И дубы, и березы, и ели…

ни к чему их древесный язык

подгонять под язык человечий.

(«Помолчи! Есть такие стихи…»)

Как-то чересчур по-протестантски для него всегда враждебны толпа, народ, скопище людей, от них идет гибель и природе, и его поэзии. Он становится как бы защитником своих любимых миров от человека.

Ваши дети от случайных браков

из унылых жэковских бараков,

из двухсотых и трехсотых блоков

не полюбят Пушкина и Блока.

Над судьбой Муму не зарыдают

и последних галок из рогаток,

как врагов заклятых, расстреляют,

чтобы в мире не было загадок.

(«Ваши дети от случайных браков…», 1965)

Игорю Шкляревскому не приходит в голову: а вдруг он неправ? Вдруг в этом жэковском бараке живет новый юный Шкляревский или Баратынский? От людей не ждет поэт никаких добрых посланий. Только от родной природы. Только ей он верит.

Однажды в юности, летящей

на крик и на веселый свист,

я заглянул в почтовый ящик,

а в нем лежал осенний лист.

(«Однажды в юности, летящей…»)

В то же время в мире людей «нежно пахнет земляникой / торговки наглая рука». Потому и не ждет он отклика, неосознанно уповая на глухое молчание. По-настоящему все равно не оценят, а ждать снисходительного одобрения — унижение.

Игорь Шкляревский традиционалист настолько, насколько традиционна жизнь природы. Модернизм для него — это все равно что подстриженное дерево или рыбка из аквариума, есть в этом неестественность, фальшь. Язык поэзии для него — тоже природа. Он и погружается в его глубину, как в карельские чистые озера. Все перемешано, форель и гласные, залив и запятые…

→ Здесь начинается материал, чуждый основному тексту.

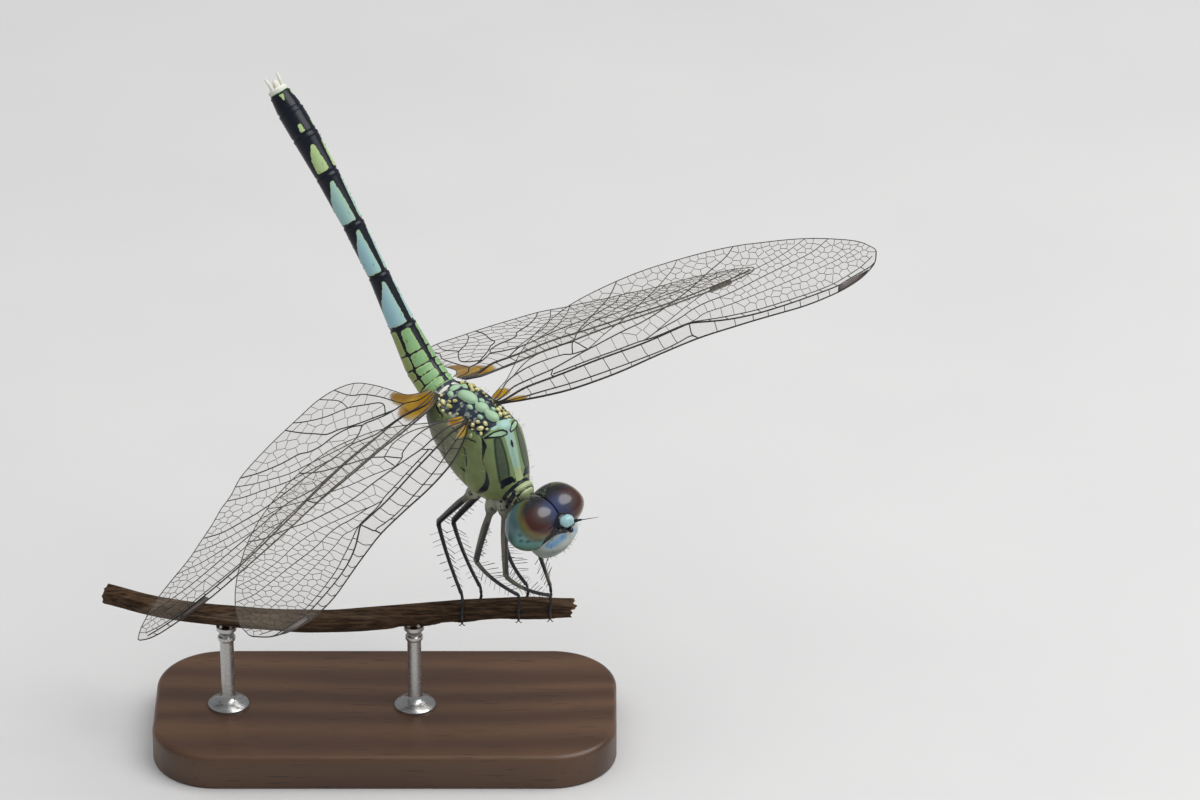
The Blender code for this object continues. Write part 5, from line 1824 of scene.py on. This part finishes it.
walnut, tree, shader = new_material("walnut", Roughness=0.38)
stretch = stretched(tree, 0.18, 1.0, 1.0)
sway = grow(tree, "TexNoise", {"Vector": stretch, "Scale": 160.0, "Detail": 3.0})
swayed = grow(tree, "VectorMath", {0: sway.outputs["Color"], "Scale": 0.004}, operation="SCALE")
swayed = grow(tree, "VectorMath", {0: stretch, 1: swayed.outputs[0]}, operation="ADD").outputs[0]
figure = {"Vector": swayed, "Scale": 110.0, "Distortion": 3.5, "Detail": 4.0}
figure = grow(tree, "TexWave", figure, bands_direction="Y").outputs["Fac"]
pores = noise(tree, 7000.0, Vector=stretched(tree, 0.06, 1.0, 1.0))
base_tone = layer(tree, figure, rgb(0.062, 0.028, 0.014), rgb(0.1, 0.05, 0.025))
pore_mask = maths(tree, "MULTIPLY", blend_range(tree, pores, 0.62, 0.72), 0.6)
base_tone = layer(tree, pore_mask, base_tone, rgb(0.02, 0.009, 0.005))
feed(tree, shader, Base_Color=base_tone, Normal=relief(tree, pores, 0.02, 0.3))
feed(tree, shader, Roughness=blend_range(tree, figure, 0.0, 1.0, 0.34, 0.45))

base_low, base_high = (np.array(corner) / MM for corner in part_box("stand_base"))
corner_turn = np.arange(4)[:, None] * 90 + np.linspace(0, 90, CORNER_STEPS)
corner_turn = np.radians(corner_turn).ravel()
corner_way = np.stack([np.cos(corner_turn), np.sin(corner_turn)], -1)
corner_at = np.repeat([(1, 1), (-1, 1), (-1, -1), (1, -1)], CORNER_STEPS, axis=0)
corner_at = corner_at * ((base_high - base_low)[:2] / 2 - BASE_CORNER)
ease_turn = np.linspace(0, math.pi / 2, 9)
slab_profile = [(0.15, 0.0), (0.04, 0.04), (0.0, 0.15)]
slab_profile += [
    (BASE_EASE * (1 - math.cos(a)), base_high[2] - BASE_EASE * (1 - math.sin(a)))
    for a in ease_turn
]
slab_profile.append((BASE_EASE + 0.06, base_high[2]))
slab = [
    np.column_stack([corner_at + (BASE_CORNER - inset) * corner_way, 0 * corner_turn + height])
    for inset, height in slab_profile
]
slab_middle = np.append((base_low + base_high)[:2] / 2, 0)
piece(
    "stand_slab", (np.concatenate(slab) + slab_middle) * MM,
    net(len(slab), len(corner_turn)), [walnut], "walnut", "stand_base", smooth=60,
)

steel, tree, shader = new_material("steel", Metallic=1.0)
brush = noise(tree, 2400.0, Vector=stretched(tree, 1.0, 1.0, 12.0), Detail=3.0)
tone = layer(tree, brush, rgb(0.42, 0.41, 0.4), rgb(0.62, 0.61, 0.59))
feed(tree, shader, Base_Color=tone, Roughness=blend_range(tree, brush, 0.2, 0.8, 0.22, 0.38))
feed(tree, shader, Normal=relief(tree, brush, 0.006, 0.4))

for side_word, station in POST_STATIONS.items():
    middle = twig_at(station)
    foot = base_high[2]
    under = middle[2] - TWIG_RADIUS
    profile = (
        (0.0, foot - 0.25), (1.15, foot - 0.25), (1.25, foot - 0.15), (1.25, foot + 0.16),
        (1.12, foot + 0.3), (0.78, foot + 0.42), (0.5, foot + 0.62), (0.42, foot + 0.8),
        (0.42, under - 1.0), (0.52, under - 0.92), (0.55, under - 0.8), (0.52, under - 0.68),
        (0.42, under - 0.6), (0.45, under - 0.4), (0.62, under - 0.22), (0.62, under + 0.02),
        (0.0, under + 0.12),
    )
    turn = np.arange(POST_SIDES) / POST_SIDES * 2 * np.pi
    circle = np.stack([np.cos(turn), np.sin(turn), 0 * turn], -1)
    centre = middle * (1, 1, 0)
    rings = [centre + max(radius, 0.01) * circle + (0, 0, height) for radius, height in profile]
    parts = [(np.concatenate(rings), net(len(rings), POST_SIDES))]
    arc = np.radians(np.linspace(-62, 62, 25))
    cradle = np.stack([0 * arc, np.sin(arc), -np.cos(arc)], -1) * CRADLE_RADIUS
    for shift in (-0.3, 0.3):
        parts.append(sweep(middle + cradle + (shift, 0, 0), np.full(len(arc), 0.1), 14))
    points, faces = gather(parts)
    piece(
        f"stand_post_{side_word}", points * MM, faces, [steel], "steel",
        f"stand_rod_{side_word}", smooth=35,
    )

Там детство ловит в быстрине

форель прохладно-золотую,

и ласточкой в моем окне

там счастье ставит запятую.

(«Я все еще живу, храня…»)

Русский язык оказался равновелик миру лесов и озер. Собственно, он и дает этому миру новую словесную жизнь. Со своей отчужденностью поэт был бы на самом деле вне читателя, но язык дает ему выход в национальную русскую поэзию, а его пейзажная лирика делает его близким многим нашим соотечественникам. Получается, что Шкляревский прав — в природном безлюдье, чувствуя и описывая тончайшие наслаждения от нашего национального исторического пейзажа, он становится не одинок. Уходя от людей, он через стихи возвращается к людям.